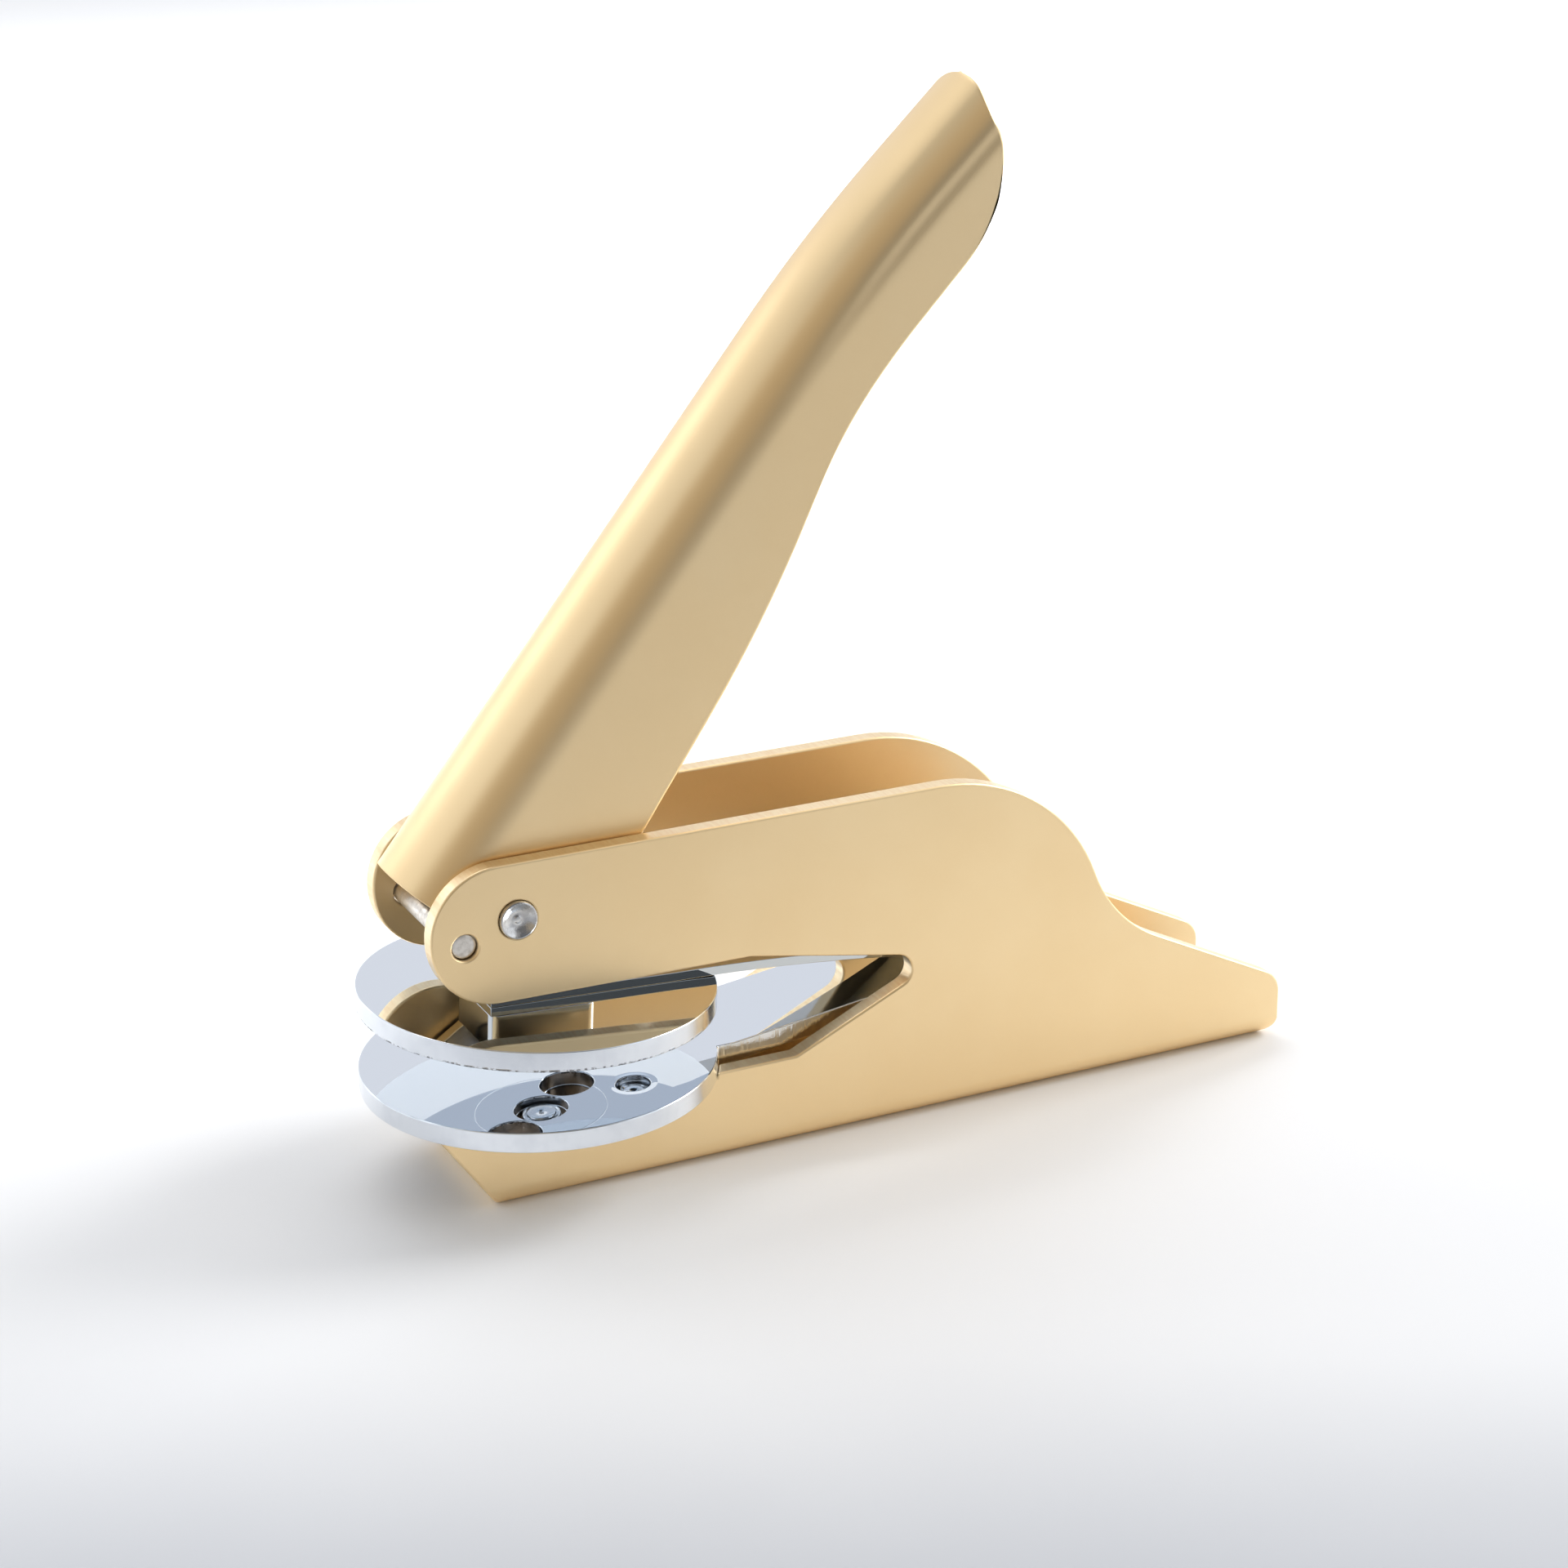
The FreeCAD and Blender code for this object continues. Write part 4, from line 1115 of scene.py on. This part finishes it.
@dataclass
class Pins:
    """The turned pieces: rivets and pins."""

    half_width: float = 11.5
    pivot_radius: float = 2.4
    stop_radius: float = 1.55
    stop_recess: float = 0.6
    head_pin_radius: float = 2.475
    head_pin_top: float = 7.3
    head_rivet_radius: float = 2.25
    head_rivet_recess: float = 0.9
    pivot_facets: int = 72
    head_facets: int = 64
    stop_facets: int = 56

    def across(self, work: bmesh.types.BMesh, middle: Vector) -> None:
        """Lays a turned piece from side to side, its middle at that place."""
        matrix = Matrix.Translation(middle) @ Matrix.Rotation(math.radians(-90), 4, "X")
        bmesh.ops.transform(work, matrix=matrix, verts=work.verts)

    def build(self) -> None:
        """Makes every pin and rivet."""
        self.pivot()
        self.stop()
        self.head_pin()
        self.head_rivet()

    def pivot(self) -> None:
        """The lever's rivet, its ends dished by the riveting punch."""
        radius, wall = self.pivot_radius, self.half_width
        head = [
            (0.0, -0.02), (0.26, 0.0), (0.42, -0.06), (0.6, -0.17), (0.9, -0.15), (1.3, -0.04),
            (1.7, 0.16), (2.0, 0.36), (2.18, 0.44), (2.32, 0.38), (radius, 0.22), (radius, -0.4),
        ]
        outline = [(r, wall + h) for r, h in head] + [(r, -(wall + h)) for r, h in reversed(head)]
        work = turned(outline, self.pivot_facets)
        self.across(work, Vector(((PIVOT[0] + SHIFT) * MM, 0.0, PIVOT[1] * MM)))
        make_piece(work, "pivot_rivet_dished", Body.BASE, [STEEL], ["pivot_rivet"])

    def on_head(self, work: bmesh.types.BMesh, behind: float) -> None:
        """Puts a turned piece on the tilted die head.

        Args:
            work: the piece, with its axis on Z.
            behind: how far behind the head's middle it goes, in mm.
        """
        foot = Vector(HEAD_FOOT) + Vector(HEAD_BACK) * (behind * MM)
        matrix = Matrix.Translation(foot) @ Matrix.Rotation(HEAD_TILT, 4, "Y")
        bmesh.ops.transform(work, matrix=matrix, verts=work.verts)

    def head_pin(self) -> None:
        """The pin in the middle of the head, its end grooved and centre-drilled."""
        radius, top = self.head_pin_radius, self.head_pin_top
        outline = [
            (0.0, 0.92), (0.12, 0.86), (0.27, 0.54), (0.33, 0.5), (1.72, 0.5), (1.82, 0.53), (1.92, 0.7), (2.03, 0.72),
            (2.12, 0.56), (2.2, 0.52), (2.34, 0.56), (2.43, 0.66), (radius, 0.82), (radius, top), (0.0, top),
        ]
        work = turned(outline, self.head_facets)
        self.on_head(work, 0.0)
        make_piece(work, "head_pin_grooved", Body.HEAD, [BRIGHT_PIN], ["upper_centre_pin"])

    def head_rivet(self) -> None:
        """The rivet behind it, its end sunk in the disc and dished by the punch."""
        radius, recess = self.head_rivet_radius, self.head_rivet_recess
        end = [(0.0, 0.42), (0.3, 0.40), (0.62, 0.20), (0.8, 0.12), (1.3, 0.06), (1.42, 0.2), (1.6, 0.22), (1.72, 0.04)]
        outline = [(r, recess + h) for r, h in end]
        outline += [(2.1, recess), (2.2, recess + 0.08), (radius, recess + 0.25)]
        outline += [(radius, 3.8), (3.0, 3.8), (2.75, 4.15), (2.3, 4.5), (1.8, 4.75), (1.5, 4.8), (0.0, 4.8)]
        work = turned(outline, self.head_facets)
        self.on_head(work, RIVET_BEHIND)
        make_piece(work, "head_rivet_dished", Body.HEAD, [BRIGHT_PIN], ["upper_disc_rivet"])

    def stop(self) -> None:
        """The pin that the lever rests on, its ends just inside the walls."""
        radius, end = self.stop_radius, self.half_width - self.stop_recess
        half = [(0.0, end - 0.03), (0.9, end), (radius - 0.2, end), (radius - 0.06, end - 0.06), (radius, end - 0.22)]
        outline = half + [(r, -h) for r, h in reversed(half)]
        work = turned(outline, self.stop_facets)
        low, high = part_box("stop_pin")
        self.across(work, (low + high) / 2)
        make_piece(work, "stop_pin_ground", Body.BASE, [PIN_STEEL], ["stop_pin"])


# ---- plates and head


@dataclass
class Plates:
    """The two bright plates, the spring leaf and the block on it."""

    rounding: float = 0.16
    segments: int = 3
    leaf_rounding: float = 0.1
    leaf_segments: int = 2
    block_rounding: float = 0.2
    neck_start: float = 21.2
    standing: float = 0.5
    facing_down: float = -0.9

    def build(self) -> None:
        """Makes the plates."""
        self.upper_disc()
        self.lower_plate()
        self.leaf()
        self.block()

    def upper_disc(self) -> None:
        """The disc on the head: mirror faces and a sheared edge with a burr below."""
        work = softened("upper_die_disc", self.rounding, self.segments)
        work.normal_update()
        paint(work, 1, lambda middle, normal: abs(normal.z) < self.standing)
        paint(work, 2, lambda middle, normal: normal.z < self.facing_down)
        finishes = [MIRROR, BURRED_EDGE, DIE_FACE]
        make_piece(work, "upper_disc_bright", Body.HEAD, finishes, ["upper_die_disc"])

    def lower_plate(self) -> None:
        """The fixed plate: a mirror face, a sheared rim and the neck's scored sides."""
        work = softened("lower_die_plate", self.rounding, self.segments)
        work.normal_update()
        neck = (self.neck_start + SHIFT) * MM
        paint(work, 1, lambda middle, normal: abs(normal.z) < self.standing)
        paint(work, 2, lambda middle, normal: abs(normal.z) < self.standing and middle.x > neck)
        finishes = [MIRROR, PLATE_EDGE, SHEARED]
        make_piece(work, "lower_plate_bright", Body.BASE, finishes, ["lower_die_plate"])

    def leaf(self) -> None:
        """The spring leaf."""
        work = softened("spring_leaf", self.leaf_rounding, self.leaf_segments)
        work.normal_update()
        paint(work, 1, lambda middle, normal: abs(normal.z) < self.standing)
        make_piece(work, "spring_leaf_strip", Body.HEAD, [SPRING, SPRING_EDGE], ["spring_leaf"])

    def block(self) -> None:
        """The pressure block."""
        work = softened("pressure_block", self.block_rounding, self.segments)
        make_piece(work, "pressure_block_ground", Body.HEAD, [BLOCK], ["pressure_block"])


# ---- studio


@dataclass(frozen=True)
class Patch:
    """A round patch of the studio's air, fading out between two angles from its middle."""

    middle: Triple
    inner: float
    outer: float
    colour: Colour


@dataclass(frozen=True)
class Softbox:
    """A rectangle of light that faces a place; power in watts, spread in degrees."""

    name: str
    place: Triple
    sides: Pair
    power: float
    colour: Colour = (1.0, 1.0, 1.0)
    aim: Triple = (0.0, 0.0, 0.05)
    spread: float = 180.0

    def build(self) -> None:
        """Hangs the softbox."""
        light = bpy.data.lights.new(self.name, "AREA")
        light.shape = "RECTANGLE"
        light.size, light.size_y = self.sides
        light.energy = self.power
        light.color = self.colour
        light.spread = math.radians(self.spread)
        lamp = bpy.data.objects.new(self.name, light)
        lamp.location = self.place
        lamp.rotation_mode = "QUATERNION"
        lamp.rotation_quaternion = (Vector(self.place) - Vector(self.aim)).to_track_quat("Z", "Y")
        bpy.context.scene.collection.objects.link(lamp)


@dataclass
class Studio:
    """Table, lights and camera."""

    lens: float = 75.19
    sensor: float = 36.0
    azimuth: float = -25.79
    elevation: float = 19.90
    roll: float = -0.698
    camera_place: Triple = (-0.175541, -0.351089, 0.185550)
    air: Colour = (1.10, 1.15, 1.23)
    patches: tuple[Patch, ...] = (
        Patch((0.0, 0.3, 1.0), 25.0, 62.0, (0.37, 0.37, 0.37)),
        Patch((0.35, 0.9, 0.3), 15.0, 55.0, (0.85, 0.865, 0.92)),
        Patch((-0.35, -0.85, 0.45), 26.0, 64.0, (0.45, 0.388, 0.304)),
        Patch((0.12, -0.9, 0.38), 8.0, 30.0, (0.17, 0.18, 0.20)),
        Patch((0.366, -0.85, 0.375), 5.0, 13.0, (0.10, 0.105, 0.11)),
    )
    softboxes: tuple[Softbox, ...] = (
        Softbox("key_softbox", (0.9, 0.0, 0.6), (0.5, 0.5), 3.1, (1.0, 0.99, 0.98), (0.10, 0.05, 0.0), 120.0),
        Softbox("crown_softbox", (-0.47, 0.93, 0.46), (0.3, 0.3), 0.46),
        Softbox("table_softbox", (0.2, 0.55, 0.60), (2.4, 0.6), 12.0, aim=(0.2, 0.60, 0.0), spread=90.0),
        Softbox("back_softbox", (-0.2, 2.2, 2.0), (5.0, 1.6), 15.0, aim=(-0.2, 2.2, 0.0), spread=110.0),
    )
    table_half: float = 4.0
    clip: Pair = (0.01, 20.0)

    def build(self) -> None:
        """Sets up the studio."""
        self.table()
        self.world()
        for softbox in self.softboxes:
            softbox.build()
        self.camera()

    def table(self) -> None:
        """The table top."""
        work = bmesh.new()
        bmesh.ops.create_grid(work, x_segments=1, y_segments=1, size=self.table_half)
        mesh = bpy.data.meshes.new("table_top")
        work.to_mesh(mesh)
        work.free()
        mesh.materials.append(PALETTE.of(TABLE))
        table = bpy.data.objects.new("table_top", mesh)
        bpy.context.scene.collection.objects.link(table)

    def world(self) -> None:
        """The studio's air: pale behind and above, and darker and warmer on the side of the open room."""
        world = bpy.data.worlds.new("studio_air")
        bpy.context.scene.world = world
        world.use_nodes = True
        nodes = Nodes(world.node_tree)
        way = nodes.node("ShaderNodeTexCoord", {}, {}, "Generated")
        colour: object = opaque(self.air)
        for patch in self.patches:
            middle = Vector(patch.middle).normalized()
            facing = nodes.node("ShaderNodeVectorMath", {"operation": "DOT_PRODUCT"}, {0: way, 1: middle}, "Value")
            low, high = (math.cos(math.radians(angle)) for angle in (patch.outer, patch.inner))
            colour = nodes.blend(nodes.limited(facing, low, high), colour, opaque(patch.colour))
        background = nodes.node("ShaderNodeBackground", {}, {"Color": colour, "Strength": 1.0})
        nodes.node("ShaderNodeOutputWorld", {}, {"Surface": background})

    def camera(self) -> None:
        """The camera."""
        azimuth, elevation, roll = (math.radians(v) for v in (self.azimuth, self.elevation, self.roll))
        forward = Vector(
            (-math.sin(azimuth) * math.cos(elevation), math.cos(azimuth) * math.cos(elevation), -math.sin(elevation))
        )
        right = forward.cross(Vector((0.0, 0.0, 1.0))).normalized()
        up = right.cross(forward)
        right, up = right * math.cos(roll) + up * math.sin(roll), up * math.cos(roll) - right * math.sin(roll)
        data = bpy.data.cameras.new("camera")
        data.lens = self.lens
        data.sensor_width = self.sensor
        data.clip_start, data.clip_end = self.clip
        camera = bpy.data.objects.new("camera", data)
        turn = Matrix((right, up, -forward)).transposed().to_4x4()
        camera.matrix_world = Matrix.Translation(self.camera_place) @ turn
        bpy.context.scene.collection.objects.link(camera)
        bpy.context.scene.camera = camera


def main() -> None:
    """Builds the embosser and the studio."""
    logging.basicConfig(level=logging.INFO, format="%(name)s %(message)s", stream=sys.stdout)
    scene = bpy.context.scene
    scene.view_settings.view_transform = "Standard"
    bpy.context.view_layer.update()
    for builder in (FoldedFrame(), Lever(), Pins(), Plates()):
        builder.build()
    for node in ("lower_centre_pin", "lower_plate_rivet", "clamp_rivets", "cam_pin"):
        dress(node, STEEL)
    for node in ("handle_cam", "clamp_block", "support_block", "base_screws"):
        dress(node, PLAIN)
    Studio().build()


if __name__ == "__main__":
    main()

****************

**Your instructions:** Print exactly, and only, the lines beginning at the top of the listing and ending at the line with "turned pieces: rivets".

**Solution for this task:**
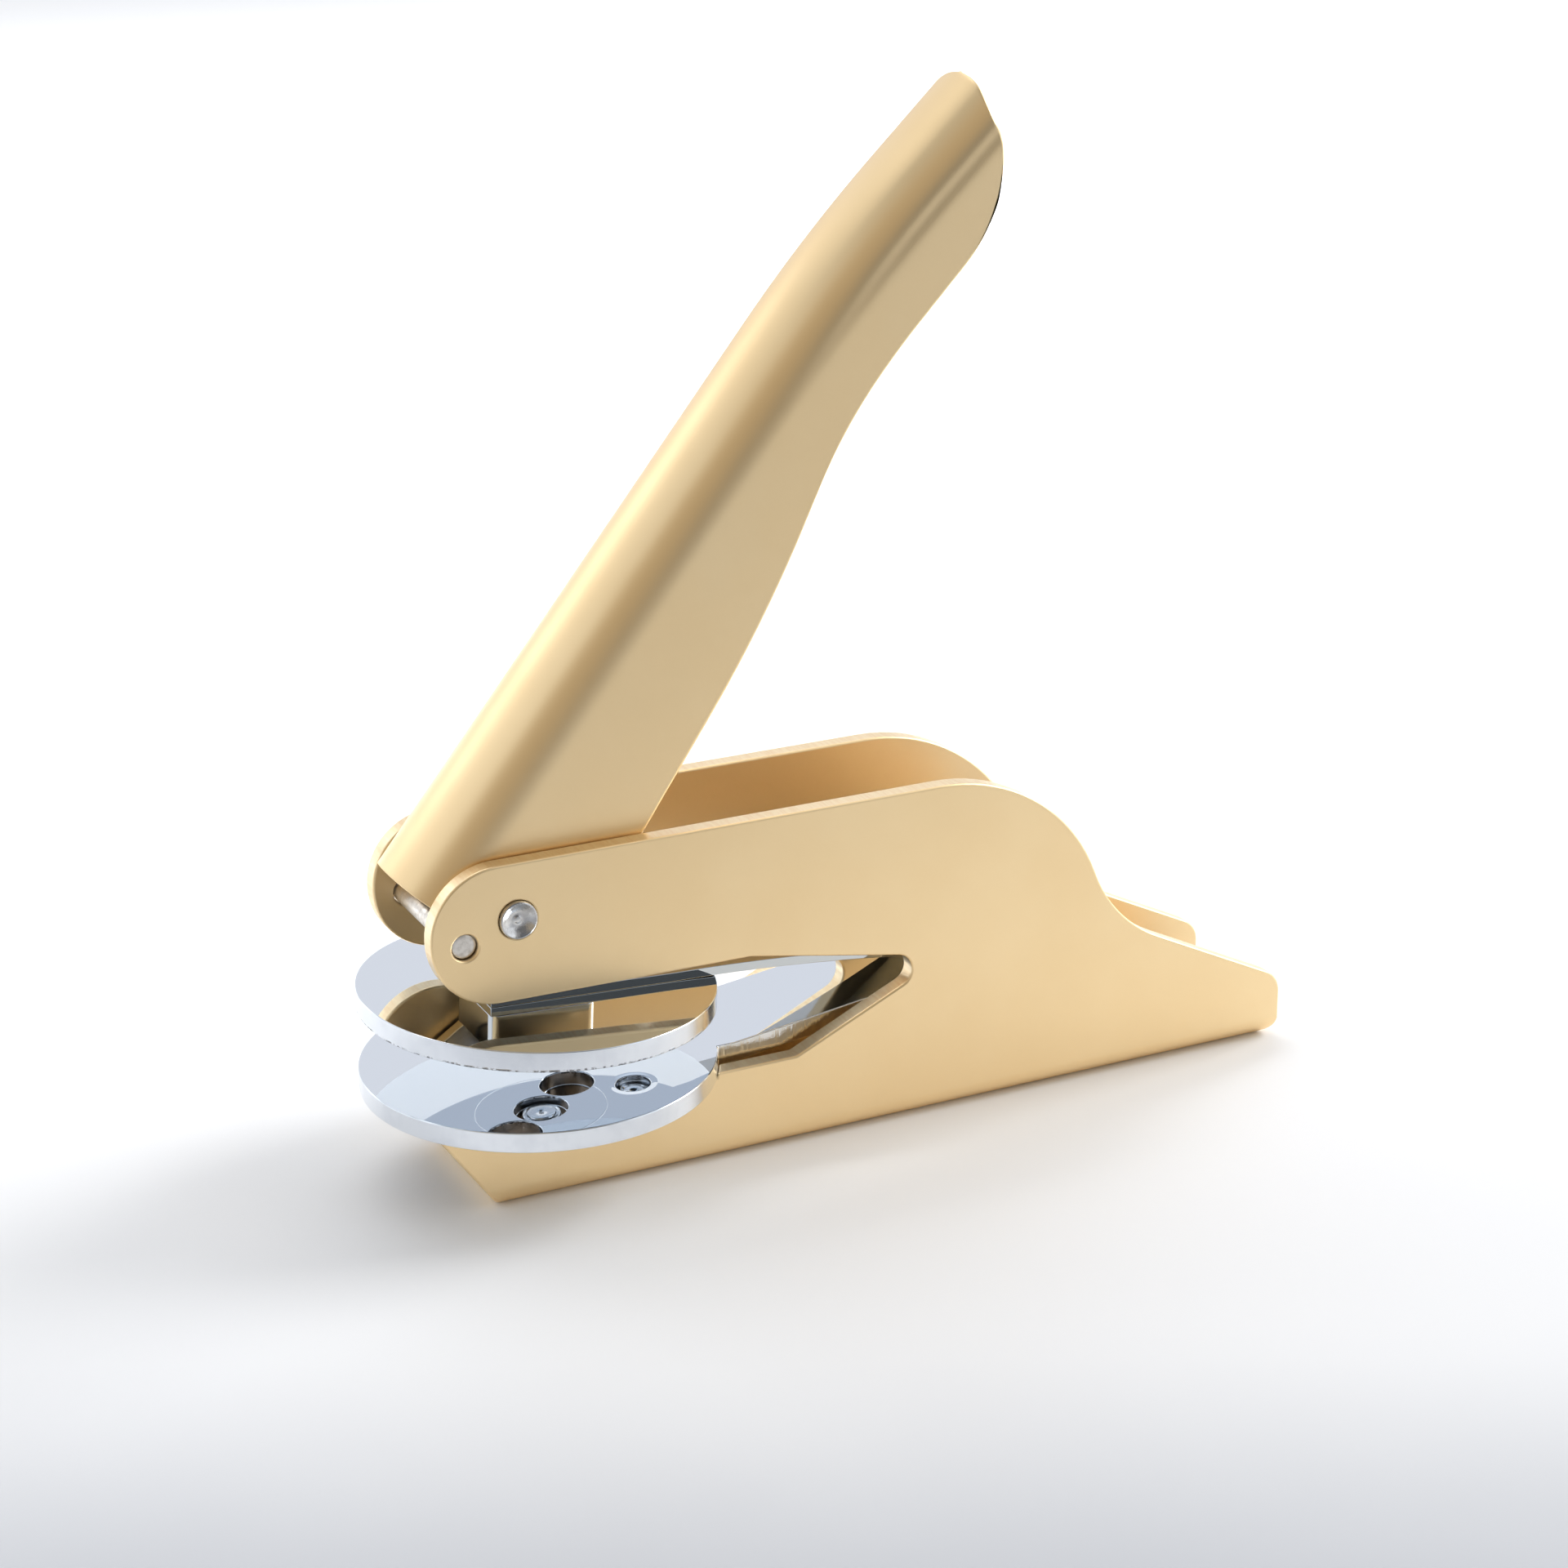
The FreeCAD and Blender code for this object continues. Write part 4, from line 1115 of scene.py on. This part finishes it.
@dataclass
class Pins:
    """The turned pieces: rivets and pins."""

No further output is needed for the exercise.